İlgili madde bendinde istisnalara da yer verilmiş olduğundan özellikle 2863 sayılı Kültür ve Tabiat Varlıklarını Koruma Kanunu kapsamında kalan taşınmazlar için yapı kayıt belgesinin düzenlenip düzenlenemeyeceği konusunda şüpheler ortaya çıkmıştı. Uygulamada bu taşınmazlar yönünden de yapı kayıt belgesinin düzenlendiği ancak daha sonrasında çeşitli nedenlerle yapı kayıt belgelerinin iptal edildiği ya da geçersiz kabul edildiği görülmüştür.

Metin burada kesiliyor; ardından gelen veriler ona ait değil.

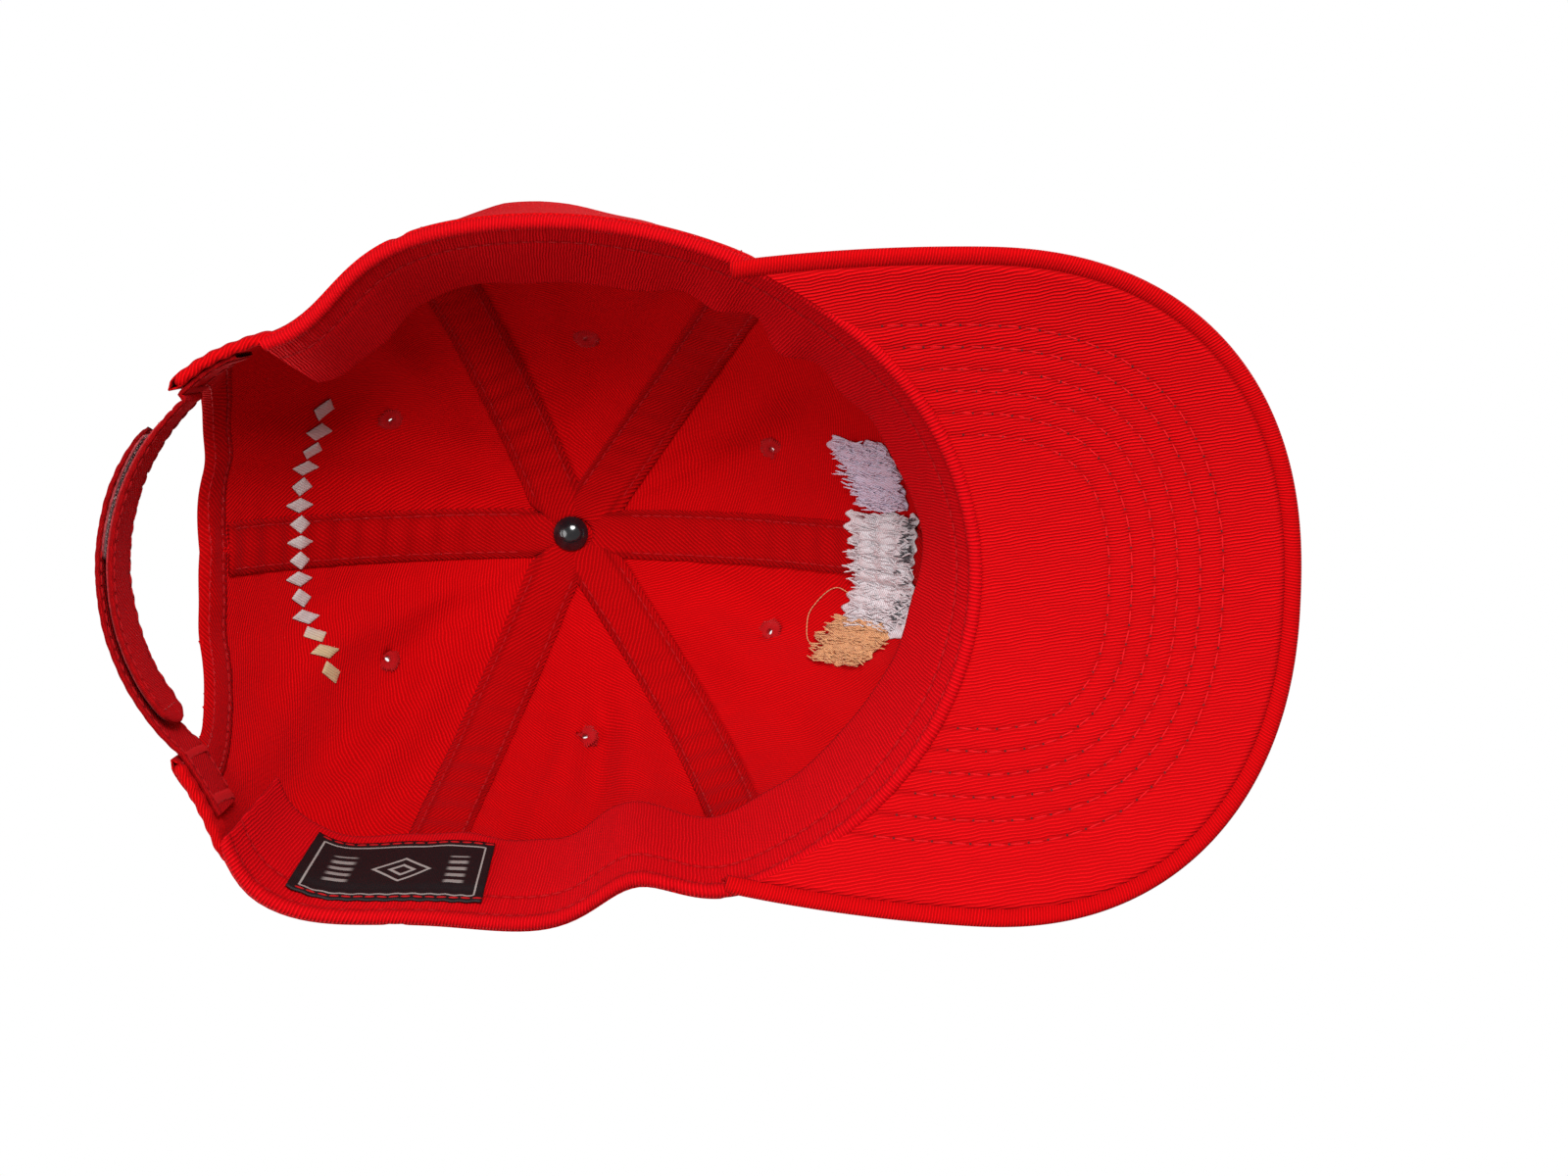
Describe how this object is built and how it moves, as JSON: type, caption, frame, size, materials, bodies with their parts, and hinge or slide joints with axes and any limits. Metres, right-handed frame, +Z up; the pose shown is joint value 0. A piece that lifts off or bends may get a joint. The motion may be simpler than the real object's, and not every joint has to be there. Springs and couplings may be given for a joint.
{
  "type": "fabric cap",
  "caption": "Soft red twill cap with a six-panel crown, a curved stiff visor, a sewn sweatband and a rear opening closed by hook-and-loop size straps.",
  "frame": {"origin": "middle of the head opening, level with the crown's rim", "axes": "+Z up to the button as worn, -Y forwards along the visor, +X to the wearer's left"},
  "size_m": [0.172, 0.2839, 0.1328],
  "materials": {
    "crown_cloth": "bright red cotton twill, matt",
    "tape_cloth": "red cotton tape, matt",
    "band_cloth": "red cotton twill, matt",
    "board": "plain white plastic sheet",
    "cap_plastic": "glossy black",
    "post_metal": "plain steel",
    "thread": "red sewing thread",
    "hook_tape": "dark red hook tape with pale fluff caught in it",
    "loop_tape": "red loop pile",
    "label": "black woven satin with pale threads",
    "emblem_thread": "pale embroidery thread",
    "motif_thread": "white embroidery thread"
  },
  "bodies": {
    "root": {"arch_binding": "crown_cloth", "bar_tacks": "thread", "button_cap": "cap_plastic", "button_post": "post_metal", "button_shell": "crown_cloth", "front_embroidery": "emblem_thread", "front_embroidery_backing": "emblem_thread", "front_panel_left": "crown_cloth", "front_panel_right": "crown_cloth", "front_seam_tape": "tape_cloth", "hook_strap_root": "crown_cloth", "left_front_seam_tape": "tape_cloth", "left_rear_seam_tape": "tape_cloth", "loop_strap_root": "crown_cloth", "rear_embroidery": "motif_thread", "rear_embroidery_backing": "motif_thread", "rear_panel_left": "crown_cloth", "rear_panel_right": "crown_cloth", "rear_seam_tape": "tape_cloth", "right_front_seam_tape": "tape_cloth", "right_rear_seam_tape": "tape_cloth", "sewn_eyelets": "thread", "side_panel_left": "crown_cloth", "side_panel_right": "crown_cloth", "sweatband": "band_cloth", "visor_board": "board", "visor_top_cover": "crown_cloth", "visor_under_cover": "crown_cloth", "woven_label": "label"},
    "hook_side": {"hook_strap": "crown_cloth", "hook_patch": "hook_tape"},
    "loop_side": {"loop_strap": "crown_cloth", "loop_patch": "loop_tape"}
  },
  "joints": [
    {"name": "hook_strap_peel", "type": "hinge", "parent": "root", "child": "hook_side", "pos_m": [0.0423, 0.08627, 0.0115], "axis": [0, 0, -1], "range_deg": [0, 75]},
    {"name": "loop_strap_fold", "type": "hinge", "parent": "root", "child": "loop_side", "pos_m": [-0.0423, 0.08166, 0.0115], "axis": [0, 0, -1], "range_deg": [0, 40]}
  ]
}
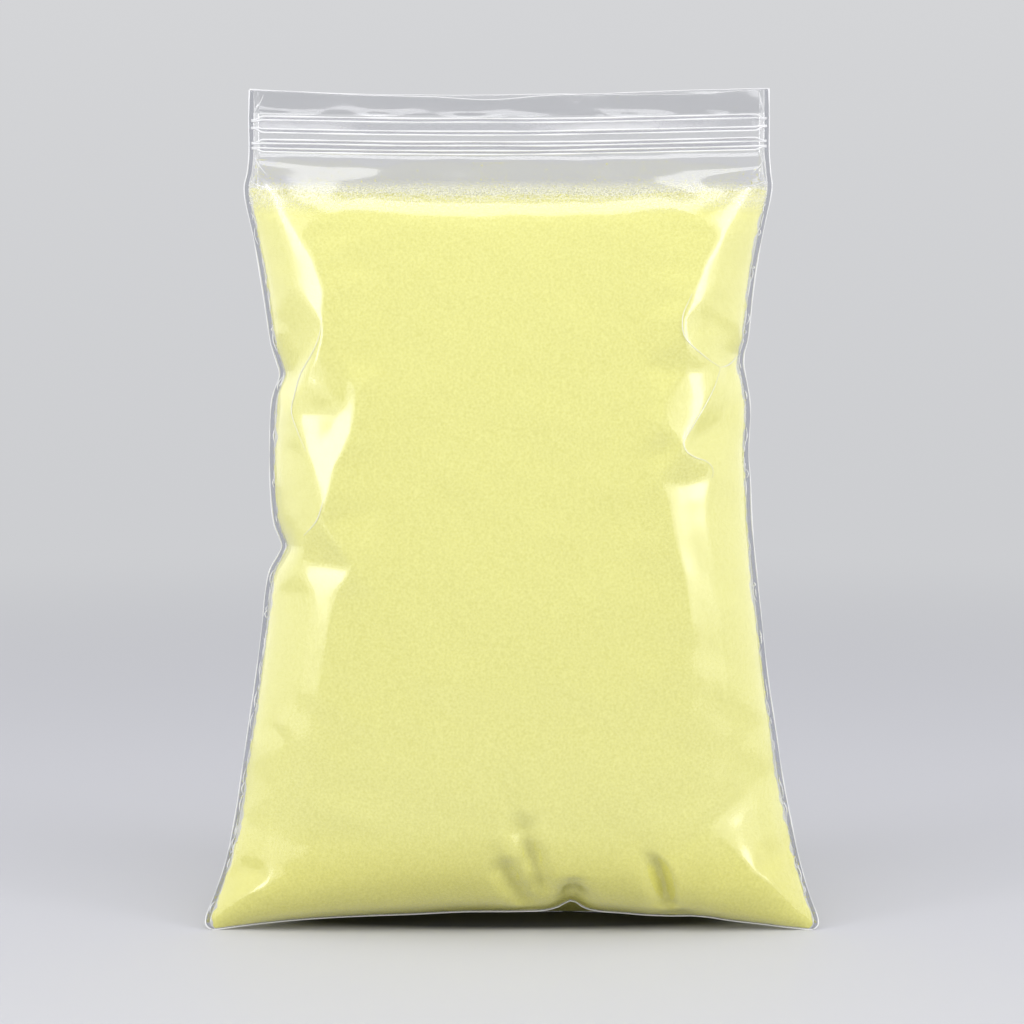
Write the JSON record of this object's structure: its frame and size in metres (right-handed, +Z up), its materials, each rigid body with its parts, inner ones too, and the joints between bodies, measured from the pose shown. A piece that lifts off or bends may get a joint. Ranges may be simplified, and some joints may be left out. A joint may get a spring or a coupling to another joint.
{
  "type": "resealable bag of ground sulfur",
  "caption": "Clear zip-top film bag, closed and filled with pale yellow ground sulfur, standing upright on its base.",
  "frame": {"origin": "on the surface the bag stands on, under the middle of the bag", "axes": "+Z up from the base to the zip, +X along the width, +Y from the front panel to the back panel"},
  "size_m": [0.173, 0.0524, 0.236],
  "materials": {
    "film": "clear thin polythene film",
    "zip": "clear extruded polythene",
    "powder": "fine matte powder"
  },
  "bodies": {
    "root": {"front_panel": "film", "back_panel": "film", "sulfur_powder": "powder", "lower_zip_rib": "zip", "lower_zip_channel": "zip", "upper_zip_rib": "zip", "upper_zip_channel": "zip"}
  },
  "joints": []
}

Madde bendinde yeterli açıklıkta bir düzenlemeye yer verilmediğinden konu yargı mercilerinin önüne taşınmıştır. Hem Anayasa Mahkemesi hem de Danıştay, 2863 sayılı Kanun kapsamında yer alan taşınmazlar yönünden yapı kayıt belgesinin düzenlenemeyeceği yönünde kararlar vermiştir. Çeşitli yargı mercileri yönünden farklı kararların çıkması ile birlikte Danıştay İdari Dava Daireleri Kurulu 2023/7E., 2023/8K., sayılı 07/03/2023 tarihli kararı ile “…Yukarıda yer verilen açıklamalar çerçevesinde, hem İmar Kanunu’nun 4. maddesi, hem özel kanun olan 2863 sayılı Kanun’un amacı ile tarihi ve kültürel mirasın korunması ve geleceğe aktarılmasının önemi, hem de imar barışına ilişkin işlemlerin yürütülmesinde yetkili olan Çevre ve Şehircilik Bakanlığı’nın görüş yazıları birlikte değerlendirildiğinde, korunan yerler açısından, KVKBK’dan izin alınmadan inşa edilen yapılar hakkında yapı kayıt belgesi düzenlenemeyeceği, düzenlenmiş olması halinde de bu belgenin, ilgililere herhangi bir hak bahşetmeyeceği ve 2863 sayılı Kanun uyarınca tesis edilen idari işlemleri hukuka aykırı hale getirmeyeceği sonucuna ulaşılmıştır” gerekçesiyle 2863 sayılı Kanun kapsamında yer alan taşınmazlar yönünden yapı kayıt belgesi düzenlenemeyeceğine hükmedilmiştir.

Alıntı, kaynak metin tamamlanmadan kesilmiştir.